Dans le tome II, Marc Décimo s’active à montrer qu’à partir de ces tentatives, la science (celle de Michel Bréal, 1832-1915, et de Ferdinand de Saussure, 1857-1913) trouvera moyen de s’arracher à ces spéculations en inventant l’université. Le principe est simple : il faut former les gens, éradiquer les fausses croyances qui attisent les guerres, combattre les idées fausses. Il faut entretenir la recherche, créer des sociétés savantes, des revues, mais également former des vulgarisateurs capables d’informer les gens. Cela repose sur cette grande idée qui suppose que la formation de l’élite finira un jour ou l’autre par rejoindre, par redescendre sur l’ensemble de la population. Cela consiste chez Bréal et Saussure à rejeter toutes les idées préconçues sur les langues. Apprendre à les décrire signifie aussi les respecter, toutes.
Ainsi faudrait-il donc prendre acte, en France comme au Québec.

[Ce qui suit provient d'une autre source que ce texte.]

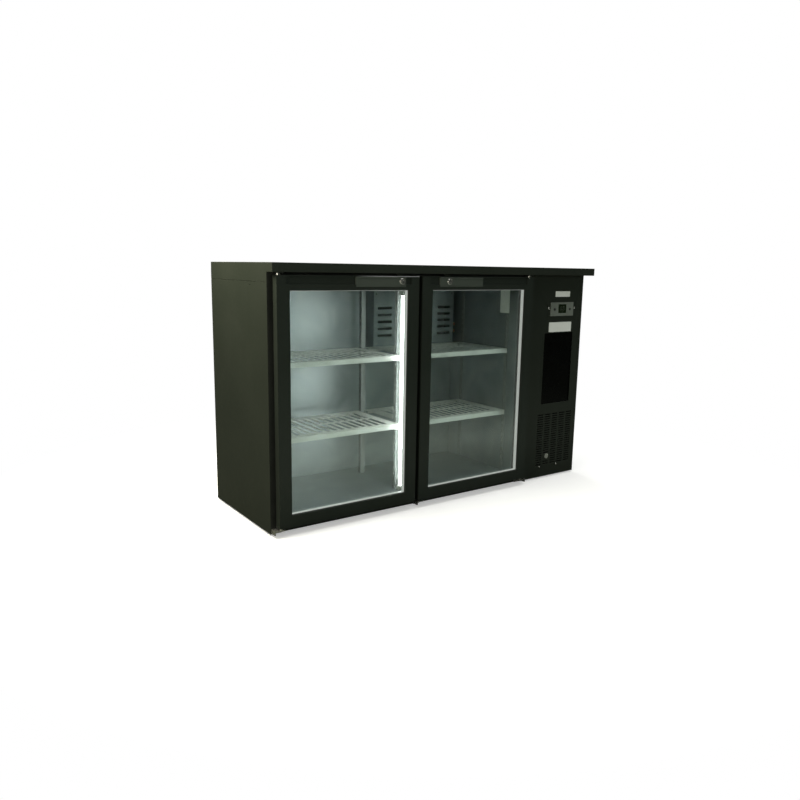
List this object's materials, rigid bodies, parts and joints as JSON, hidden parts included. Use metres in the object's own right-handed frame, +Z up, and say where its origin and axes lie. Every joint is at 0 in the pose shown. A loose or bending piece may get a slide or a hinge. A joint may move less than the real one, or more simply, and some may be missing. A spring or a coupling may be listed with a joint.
{
  "type": "under counter fridge",
  "caption": "Black back-bar bottle cooler with two framed glass doors, lit shelved interior, overhanging worktop and a side machine bay behind a slotted panel.",
  "frame": {"origin": "centre of the footprint on the floor, below the middle of the worktop", "axes": "+X to the right as one faces the doors, +Y from the doors to the back, +Z up"},
  "size_m": [1.5, 0.51, 0.9],
  "materials": {
    "black_coated_steel": "satin",
    "worktop_board": "matte",
    "galvanised_steel": "satin",
    "foam": "matte",
    "liner_aluminium": "satin",
    "black_plastic": "matte",
    "black_gloss_plastic": "gloss",
    "white_enamel": "satin",
    "lamp_glass": "gloss",
    "bright_steel": "polished",
    "coil_aluminium": "satin",
    "motor_steel": "satin",
    "compressor_black": "gloss",
    "mount_rubber": "matte",
    "condenser_black": "satin",
    "copper": "satin",
    "grey_plastic": "matte",
    "silver_plastic": "satin",
    "blank_plate": "satin",
    "door_black_aluminium": "satin",
    "glass": "gloss",
    "spacer_aluminium": "satin",
    "gasket_rubber": "matte",
    "grip_grey": "satin"
  },
  "bodies": {
    "cabinet": {"worktop_skin": "black_coated_steel", "worktop_core": "worktop_board", "left_side_panel": "black_coated_steel", "right_side_panel": "black_coated_steel", "rear_panel": "galvanised_steel", "base_pan": "galvanised_steel", "levelling_feet": "black_plastic", "insulation_foam": "foam", "interior_liner": "liner_aluminium", "front_frame": "black_plastic", "centre_mullion": "black_plastic", "lamp_batten": "white_enamel", "lamp_tube": "lamp_glass", "shelf_uprights": "white_enamel", "shelf_clips": "bright_steel", "shelf_upper_left": "white_enamel", "shelf_lower_left": "white_enamel", "shelf_upper_right": "white_enamel", "shelf_lower_right": "white_enamel", "evaporator_coil": "coil_aluminium", "evaporator_cover": "liner_aluminium", "fan_motors": "motor_steel", "drip_tray": "liner_aluminium", "divider_panel": "galvanised_steel", "machine_tray": "galvanised_steel", "compressor": "compressor_black", "compressor_mounts": "mount_rubber", "condenser": "condenser_black", "condenser_shroud": "galvanised_steel", "refrigerant_lines": "copper", "evaporation_pan": "black_plastic", "electrical_box": "grey_plastic", "mains_inlet": "black_plastic", "service_panel": "black_coated_steel", "panel_screws": "bright_steel", "inset_cover": "black_gloss_plastic", "controller_bezel": "silver_plastic", "controller_display": "black_gloss_plastic", "blank_plates": "blank_plate", "hinge_brackets": "bright_steel", "lock_keeps": "black_coated_steel"},
    "door_left": {"door_left_frame": "door_black_aluminium", "door_left_panes": "glass", "door_left_spacer": "spacer_aluminium", "door_left_gasket": "gasket_rubber", "door_left_grip": "grip_grey", "door_left_lock_rose": "bright_steel"},
    "door_right": {"door_right_frame": "door_black_aluminium", "door_right_panes": "glass", "door_right_spacer": "spacer_aluminium", "door_right_gasket": "gasket_rubber", "door_right_grip": "grip_grey", "door_right_lock_rose": "bright_steel"},
    "left_lock": {"door_left_lock": "bright_steel"},
    "right_lock": {"door_right_lock": "bright_steel"},
    "evaporator_fan": {"evaporator_fan": "black_plastic"},
    "condenser_fan": {"condenser_fan": "coil_aluminium"},
    "button_left": {"controller_button_left": "black_plastic"},
    "button_right": {"controller_button_right": "black_plastic"},
    "panel_lock": {"panel_lock": "bright_steel"}
  },
  "joints": [
    {"name": "door_left_hinge", "type": "hinge", "parent": "cabinet", "child": "door_left", "pos_m": [-0.722, -0.2385, 0], "axis": [0, 0, -1], "range_deg": [0, 105]},
    {"name": "door_right_hinge", "type": "hinge", "parent": "cabinet", "child": "door_right", "pos_m": [0.378, -0.2385, 0], "axis": [0, 0, 1], "range_deg": [0, 105]},
    {"name": "left_lock_turn", "type": "hinge", "parent": "door_left", "child": "left_lock", "pos_m": [-0.253, -0.24, 0.843], "axis": [0, 1, 0], "range_deg": [0, 90]},
    {"name": "right_lock_turn", "type": "hinge", "parent": "door_right", "child": "right_lock", "pos_m": [-0.04, -0.24, 0.843], "axis": [0, -1, 0], "range_deg": [0, 90]},
    {"name": "evaporator_fan_spin", "type": "hinge", "parent": "cabinet", "child": "evaporator_fan", "pos_m": [0.1, 0.163, 0.69], "axis": [0, 1, 0], "continuous": true},
    {"name": "condenser_fan_spin", "type": "hinge", "parent": "cabinet", "child": "condenser_fan", "pos_m": [0.558, -0.093, 0.16], "axis": [0, 1, 0], "continuous": true},
    {"name": "button_left_push", "type": "slide", "parent": "cabinet", "child": "button_left", "axis": [0, 1, 0], "range_m": [0, 0.001], "stiffness_N_per_m": 400},
    {"name": "button_right_push", "type": "slide", "parent": "cabinet", "child": "button_right", "axis": [0, 1, 0], "range_m": [0, 0.001], "stiffness_N_per_m": 400},
    {"name": "panel_lock_turn", "type": "hinge", "parent": "cabinet", "child": "panel_lock", "pos_m": [0.555, -0.21, 0.096], "axis": [0, 1, 0], "range_deg": [0, 90]}
  ]
}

Marc Décimo : Sciences et pataphysique, Dijon, Les presses du réel, collection Hétéroclites, 2014, 18 x 25,5 cm (ill. n&b).
*t. I : Origines en tout genre. Savants reconnus, érudits aberrés, fous littéraires, hétéroclites et celtomanes en quête d’ancêtres hébreux, troyens, gaulois, francs, atlantes, animaux, végétaux, aryens, extraterrestres et autres ? 1056 pages.
*t. II : Comment la linguistique vint à Paris. De Michel Bréal à Ferdinand de Saussure, 408 p.